Paranoia

Crítica de Lucas Rodriguez - Cinescondite

Robert Luketic no tiene suerte. Su primera película, allá lejos y hace tiempo, fue la comedia que todos ya conocemos Legally Blonde y resultó en un inesperado éxito, al que le siguió el regreso de Jane Fonda a la pantalla grande luego de un hiato de quince años en Monster-in-Law, otro éxito de público en Estados Unidos. Una tercera sorpresa vino de parte de 21 con un cierto viraje hacia un tono más sombrío y personal, que exploraba tópicos como la ambición, la codicia y el reconocimiento, temas compartidos con el estreno de esta semana, Paranoia. ¿Qué sucedió entremedio, con una carrera tan promisoria? Malas elecciones.

Sus siguientes proyectos, The Ugly Truth y Killers encontraron indiferencia en el público y las hicieron un objetivo fácil para la crítica americana, que las destrozó sin piedad. ¿Habrá sido la maldición de haber sido protagonizadas por Katherine Heigl? Nunca lo sabremos, pero tres años después de esa fallida comedia de acción con la actriz de televisión llega un nuevo intento de parte de Luketic de recuperar a esa audiencia que lo acompañó en sus inicios, con un protagonista joven y de buen ver para atraer al público juvenil, y una trama alejada de la comedia, y metida más en el territorio del thriller. Desafortunadamente, el australiano olvidó que para volver a lo grande hacen falta más que dos luminarias clase A de Hollywood y su regreso se convierte rápidamente en un aburrido y extenso catálogo de situaciones revisitadas previamente en la historia del cine.

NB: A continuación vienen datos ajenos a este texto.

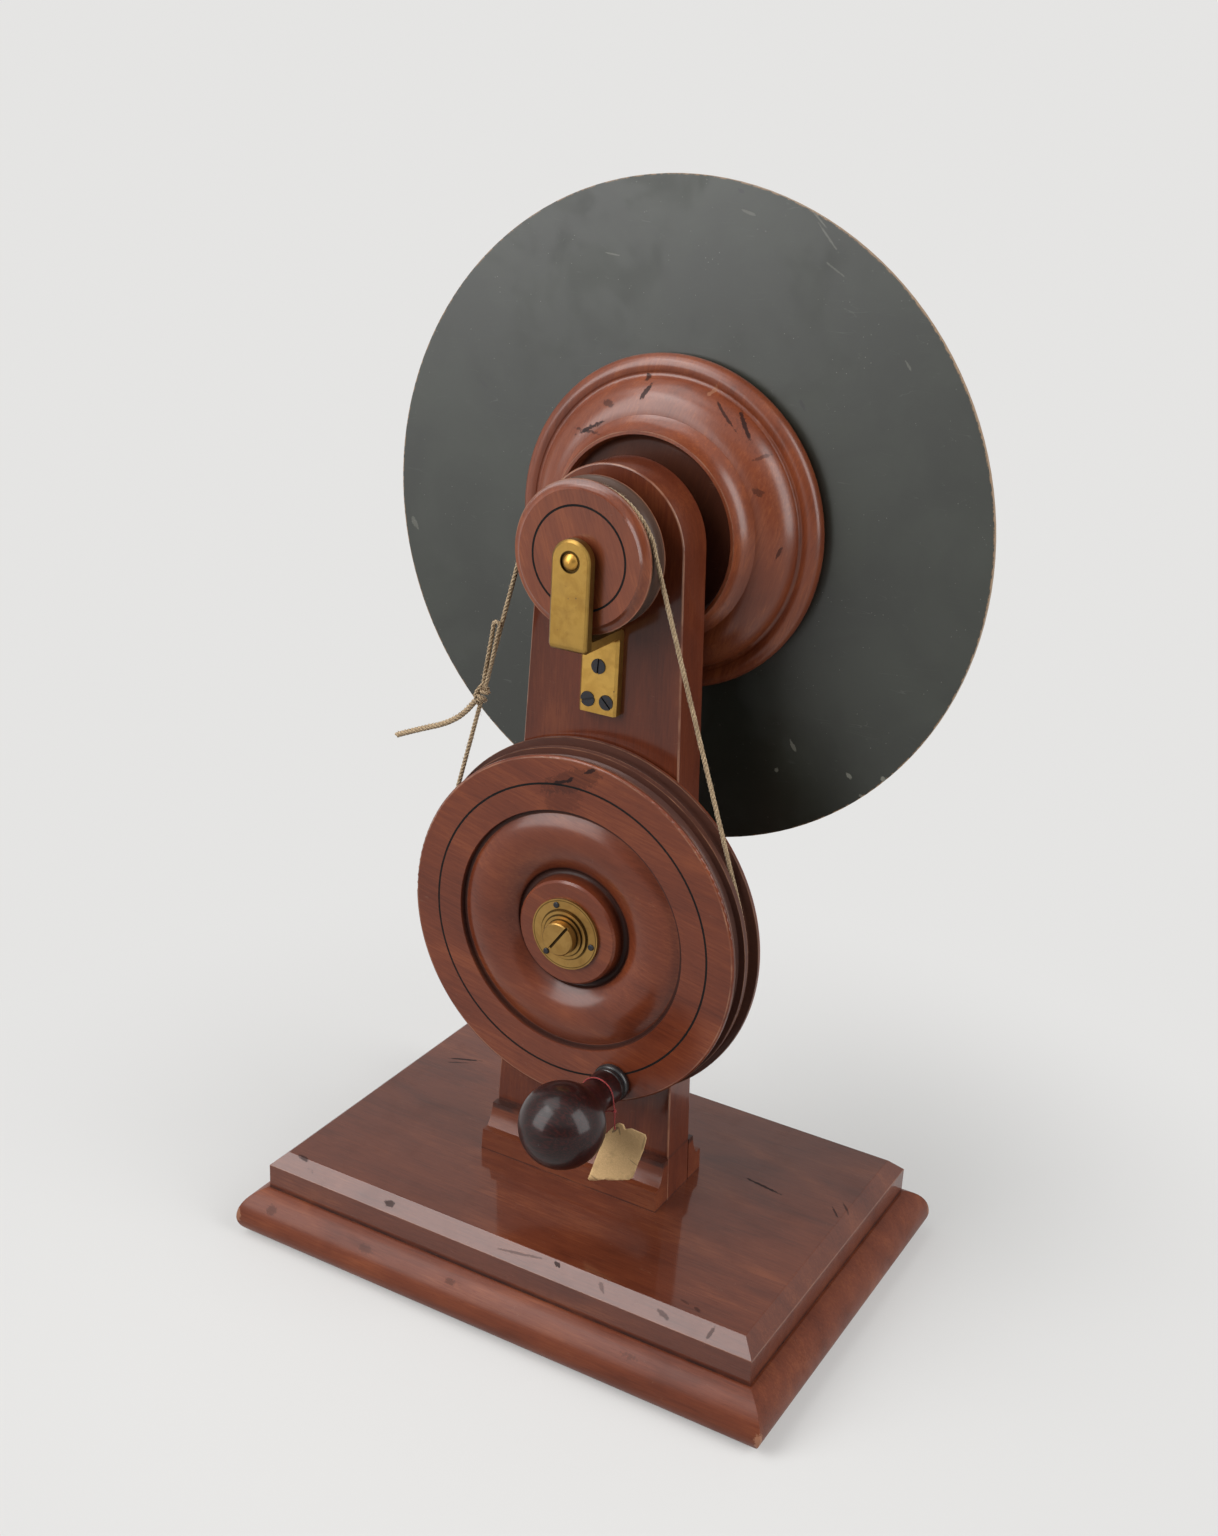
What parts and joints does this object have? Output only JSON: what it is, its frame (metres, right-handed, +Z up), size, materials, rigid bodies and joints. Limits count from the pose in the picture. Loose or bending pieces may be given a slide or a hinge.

De buenas a primeras, el trabajo de Luketic nunca fue para tirar manteca al techo o lanzarle flores por su construcción novedosa y dimensional de personajes, sino que su veta fue siempre lo comercial de fácil absorción y, aunque quiera jugar a ser más, evidentemente no puede lograrlo a menos que se replantee bastante sus metas. Es inentendible entonces el ensañamiento que se le tuvo al film en su país de origen, sabiendo desde el comienzo qué tipo de blanco comercial significa Paranoia, si ya desde el póster uno puede ver sus pretensiones: grandes estrellas arriba, para llamar la atención del público adulto, y promesas abajo, para que las fanáticas de Liam Hemsworth corran a las salas a ver a su ídolo adolescente favorito. La mayoría de las situaciones construidas desde el guión por Jason Dean Hall y Barry L. Levy parecen salidas del libro "Espionaje Cibernético para Tontos", ya que por poco y no insultan la inteligencia del espectador con los motivos de los personajes, el uso de tecnología avanzada para robar secretos corporativos y las traiciones solapadas, de esas tan bien cubiertas que más de un segundo de cámara delatan sin mucha exigencia.

En menos de veinte minutos de duración y casi en tres escenas sucesivas, se lo puede ver a Hemsworth saliendo de la cama de su conquista de la noche anterior, para luego darse un chapuzón en una piscina y posteriormente una ducha, todo en estado semidesnudo, claro. Si alguien se pregunta si el director lo convocó por sus talentos actorales, que se repregunte porqué se sentó a ver esta película. Lo de Amber Heard es el mismo caso, una bomba sensual que tiene un poco de talento pero se encasilla fácilmente en el secundario del interés romántico del protagonista. Con una química inexistente, la coyuntura del film radica en ver a Gary Oldman y su perfecto acento británico ser el alguna vez amigo ahora vuelvo enemigo mortal de la figura casi stevejobsiana de Harrison Ford, quienes comparten poco tiempo juntos en pantalla pero el que tienen lo aprovechan para una pelea de gatas verbal que vale el precio de la entrada. De aquel majestuoso encuentro de potencias en Air Force One en 1997, apenas chispas quedan. Quien se lleva la peor parte es Richard Dreyfuss, quien interpreta al padre del protagonista y su carisma queda totalmente desperdiciado al no tener relevancia en la trama.

Paranoia es una de esas películas de suspenso bien ligeras, donde la recompensa del espectador es ser más inteligente que los guionistas y adivinar lo que sucederá a continuación con facilidad. Es un ejercicio para la mente, funciona, pero se siente como uno de esos platos en un restaurante caro: de buena presentación, con un acabado impecable, pero que a la hora de valor proteínico, deja el estómago vacío y con ganas de más.